• _Stated exercise_
Print the entire listing. Each line must match the original exactly.

******************************

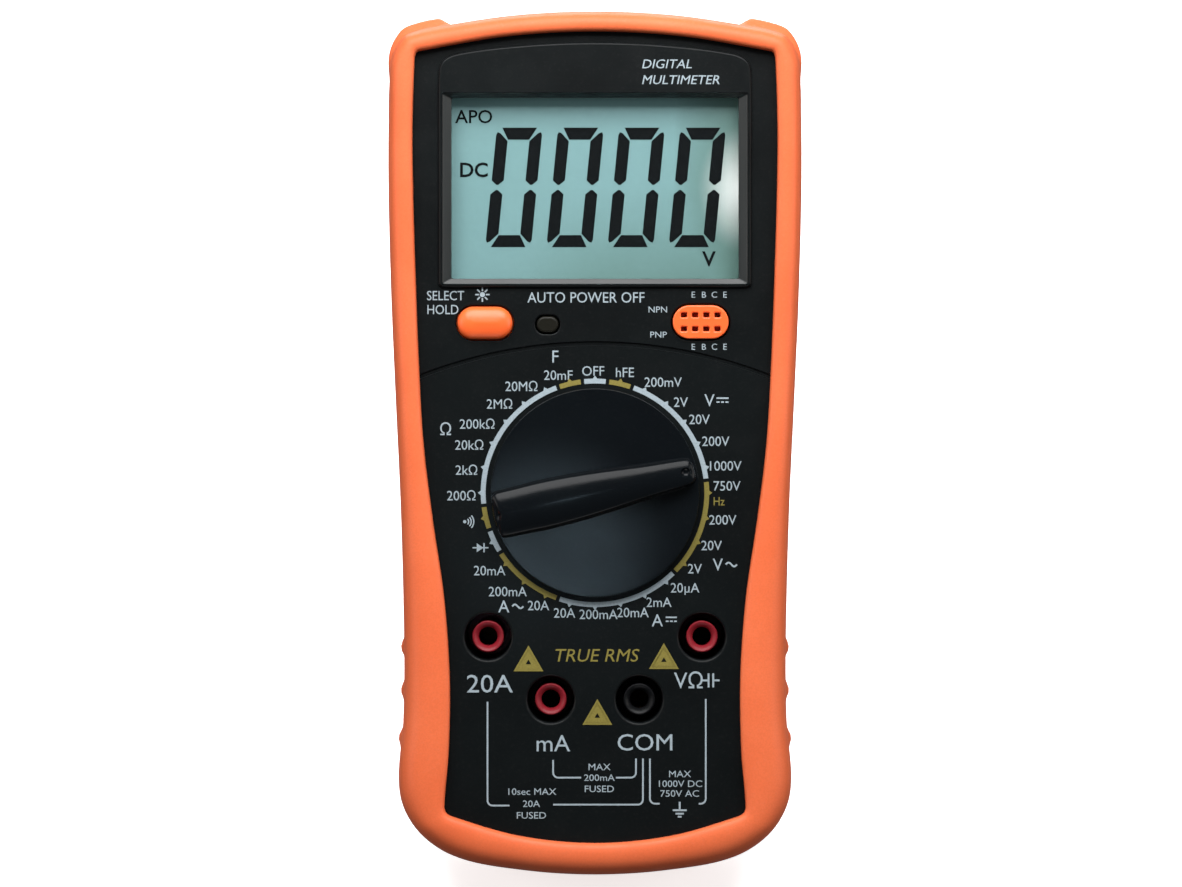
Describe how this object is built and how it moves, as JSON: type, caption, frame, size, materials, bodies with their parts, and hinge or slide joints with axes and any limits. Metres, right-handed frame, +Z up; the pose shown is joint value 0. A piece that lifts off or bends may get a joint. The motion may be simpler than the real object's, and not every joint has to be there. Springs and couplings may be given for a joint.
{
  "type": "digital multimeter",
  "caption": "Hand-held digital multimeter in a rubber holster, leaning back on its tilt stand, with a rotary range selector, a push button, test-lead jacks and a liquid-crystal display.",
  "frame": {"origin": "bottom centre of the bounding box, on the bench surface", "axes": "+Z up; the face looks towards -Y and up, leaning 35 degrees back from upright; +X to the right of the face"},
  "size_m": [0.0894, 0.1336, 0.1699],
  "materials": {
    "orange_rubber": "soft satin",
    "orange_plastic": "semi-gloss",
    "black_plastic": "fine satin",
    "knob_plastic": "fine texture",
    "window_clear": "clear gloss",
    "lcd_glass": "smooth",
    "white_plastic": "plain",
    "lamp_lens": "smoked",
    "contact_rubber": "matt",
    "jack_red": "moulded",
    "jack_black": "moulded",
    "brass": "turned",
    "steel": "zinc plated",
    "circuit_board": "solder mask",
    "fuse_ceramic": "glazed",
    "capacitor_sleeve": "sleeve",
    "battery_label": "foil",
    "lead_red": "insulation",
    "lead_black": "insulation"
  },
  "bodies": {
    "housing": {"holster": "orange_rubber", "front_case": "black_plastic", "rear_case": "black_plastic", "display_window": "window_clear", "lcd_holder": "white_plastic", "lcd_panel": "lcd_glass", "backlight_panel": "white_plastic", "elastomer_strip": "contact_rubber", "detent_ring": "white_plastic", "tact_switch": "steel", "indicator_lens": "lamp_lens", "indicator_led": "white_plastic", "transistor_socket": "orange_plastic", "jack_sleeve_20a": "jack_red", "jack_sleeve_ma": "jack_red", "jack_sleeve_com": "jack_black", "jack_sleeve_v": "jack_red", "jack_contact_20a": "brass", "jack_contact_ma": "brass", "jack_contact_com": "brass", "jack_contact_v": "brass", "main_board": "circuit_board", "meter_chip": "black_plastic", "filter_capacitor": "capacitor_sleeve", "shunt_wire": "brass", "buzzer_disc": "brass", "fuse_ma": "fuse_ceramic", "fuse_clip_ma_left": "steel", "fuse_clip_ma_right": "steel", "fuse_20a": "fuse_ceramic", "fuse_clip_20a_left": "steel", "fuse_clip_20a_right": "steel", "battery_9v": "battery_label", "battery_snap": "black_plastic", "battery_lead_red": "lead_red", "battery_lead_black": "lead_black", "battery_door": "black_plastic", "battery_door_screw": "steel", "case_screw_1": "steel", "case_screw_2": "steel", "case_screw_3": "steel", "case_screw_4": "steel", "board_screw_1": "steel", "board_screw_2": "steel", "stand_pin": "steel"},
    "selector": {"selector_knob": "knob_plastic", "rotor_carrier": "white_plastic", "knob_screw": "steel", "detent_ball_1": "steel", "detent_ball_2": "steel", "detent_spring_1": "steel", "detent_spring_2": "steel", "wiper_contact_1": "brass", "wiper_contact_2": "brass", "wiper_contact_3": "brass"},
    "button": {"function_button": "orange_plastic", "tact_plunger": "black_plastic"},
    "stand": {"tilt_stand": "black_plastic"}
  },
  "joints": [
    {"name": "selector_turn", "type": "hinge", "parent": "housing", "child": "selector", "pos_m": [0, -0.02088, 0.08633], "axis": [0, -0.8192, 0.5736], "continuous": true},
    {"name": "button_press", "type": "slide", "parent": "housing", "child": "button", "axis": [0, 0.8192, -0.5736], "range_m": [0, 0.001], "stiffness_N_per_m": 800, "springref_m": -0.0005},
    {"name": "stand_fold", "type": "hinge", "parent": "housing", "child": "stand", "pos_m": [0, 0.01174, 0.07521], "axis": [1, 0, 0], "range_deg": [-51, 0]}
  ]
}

******************************

• _Written solution_
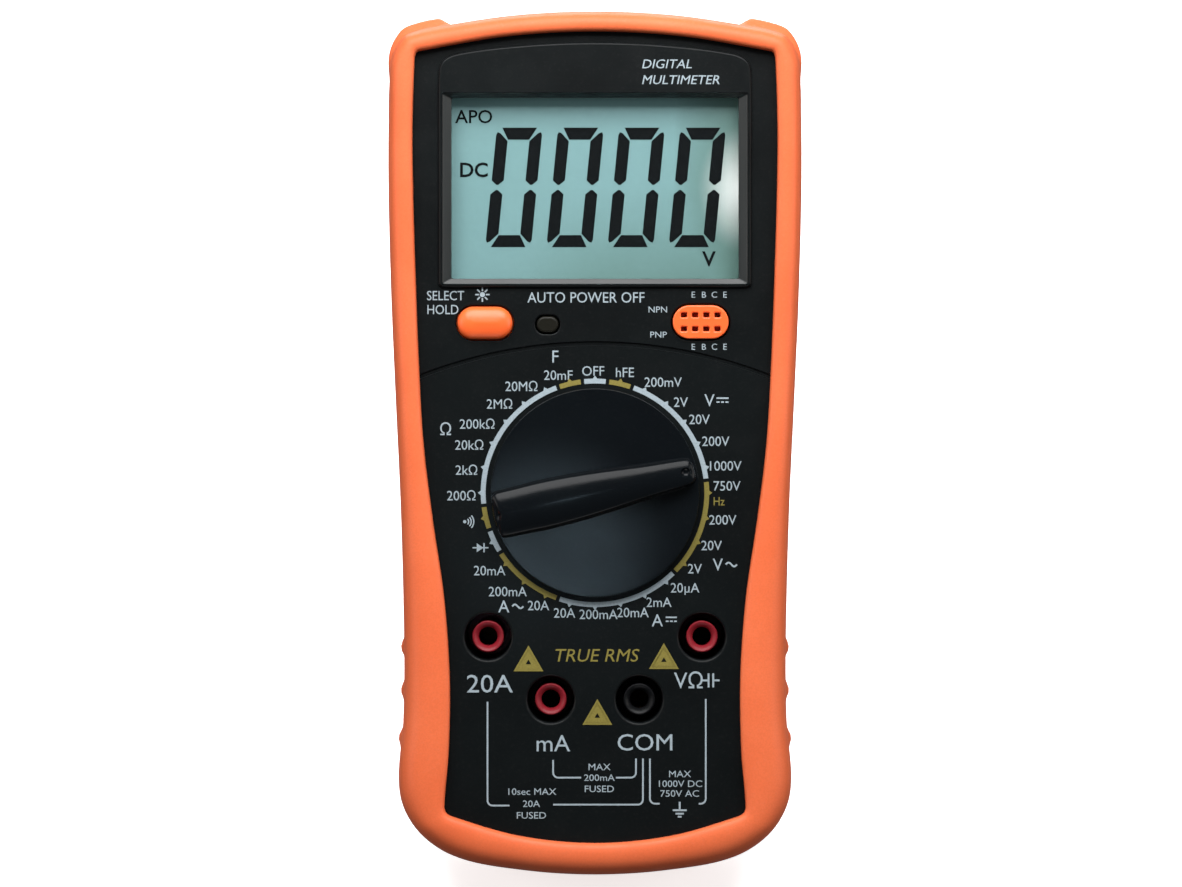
Describe how this object is built and how it moves, as JSON: type, caption, frame, size, materials, bodies with their parts, and hinge or slide joints with axes and any limits. Metres, right-handed frame, +Z up; the pose shown is joint value 0. A piece that lifts off or bends may get a joint. The motion may be simpler than the real object's, and not every joint has to be there. Springs and couplings may be given for a joint.
{
  "type": "digital multimeter",
  "caption": "Hand-held digital multimeter in a rubber holster, leaning back on its tilt stand, with a rotary range selector, a push button, test-lead jacks and a liquid-crystal display.",
  "frame": {"origin": "bottom centre of the bounding box, on the bench surface", "axes": "+Z up; the face looks towards -Y and up, leaning 35 degrees back from upright; +X to the right of the face"},
  "size_m": [0.0894, 0.1336, 0.1699],
  "materials": {
    "orange_rubber": "soft satin",
    "orange_plastic": "semi-gloss",
    "black_plastic": "fine satin",
    "knob_plastic": "fine texture",
    "window_clear": "clear gloss",
    "lcd_glass": "smooth",
    "white_plastic": "plain",
    "lamp_lens": "smoked",
    "contact_rubber": "matt",
    "jack_red": "moulded",
    "jack_black": "moulded",
    "brass": "turned",
    "steel": "zinc plated",
    "circuit_board": "solder mask",
    "fuse_ceramic": "glazed",
    "capacitor_sleeve": "sleeve",
    "battery_label": "foil",
    "lead_red": "insulation",
    "lead_black": "insulation"
  },
  "bodies": {
    "housing": {"holster": "orange_rubber", "front_case": "black_plastic", "rear_case": "black_plastic", "display_window": "window_clear", "lcd_holder": "white_plastic", "lcd_panel": "lcd_glass", "backlight_panel": "white_plastic", "elastomer_strip": "contact_rubber", "detent_ring": "white_plastic", "tact_switch": "steel", "indicator_lens": "lamp_lens", "indicator_led": "white_plastic", "transistor_socket": "orange_plastic", "jack_sleeve_20a": "jack_red", "jack_sleeve_ma": "jack_red", "jack_sleeve_com": "jack_black", "jack_sleeve_v": "jack_red", "jack_contact_20a": "brass", "jack_contact_ma": "brass", "jack_contact_com": "brass", "jack_contact_v": "brass", "main_board": "circuit_board", "meter_chip": "black_plastic", "filter_capacitor": "capacitor_sleeve", "shunt_wire": "brass", "buzzer_disc": "brass", "fuse_ma": "fuse_ceramic", "fuse_clip_ma_left": "steel", "fuse_clip_ma_right": "steel", "fuse_20a": "fuse_ceramic", "fuse_clip_20a_left": "steel", "fuse_clip_20a_right": "steel", "battery_9v": "battery_label", "battery_snap": "black_plastic", "battery_lead_red": "lead_red", "battery_lead_black": "lead_black", "battery_door": "black_plastic", "battery_door_screw": "steel", "case_screw_1": "steel", "case_screw_2": "steel", "case_screw_3": "steel", "case_screw_4": "steel", "board_screw_1": "steel", "board_screw_2": "steel", "stand_pin": "steel"},
    "selector": {"selector_knob": "knob_plastic", "rotor_carrier": "white_plastic", "knob_screw": "steel", "detent_ball_1": "steel", "detent_ball_2": "steel", "detent_spring_1": "steel", "detent_spring_2": "steel", "wiper_contact_1": "brass", "wiper_contact_2": "brass", "wiper_contact_3": "brass"},
    "button": {"function_button": "orange_plastic", "tact_plunger": "black_plastic"},
    "stand": {"tilt_stand": "black_plastic"}
  },
  "joints": [
    {"name": "selector_turn", "type": "hinge", "parent": "housing", "child": "selector", "pos_m": [0, -0.02088, 0.08633], "axis": [0, -0.8192, 0.5736], "continuous": true},
    {"name": "button_press", "type": "slide", "parent": "housing", "child": "button", "axis": [0, 0.8192, -0.5736], "range_m": [0, 0.001], "stiffness_N_per_m": 800, "springref_m": -0.0005},
    {"name": "stand_fold", "type": "hinge", "parent": "housing", "child": "stand", "pos_m": [0, 0.01174, 0.07521], "axis": [1, 0, 0], "range_deg": [-51, 0]}
  ]
}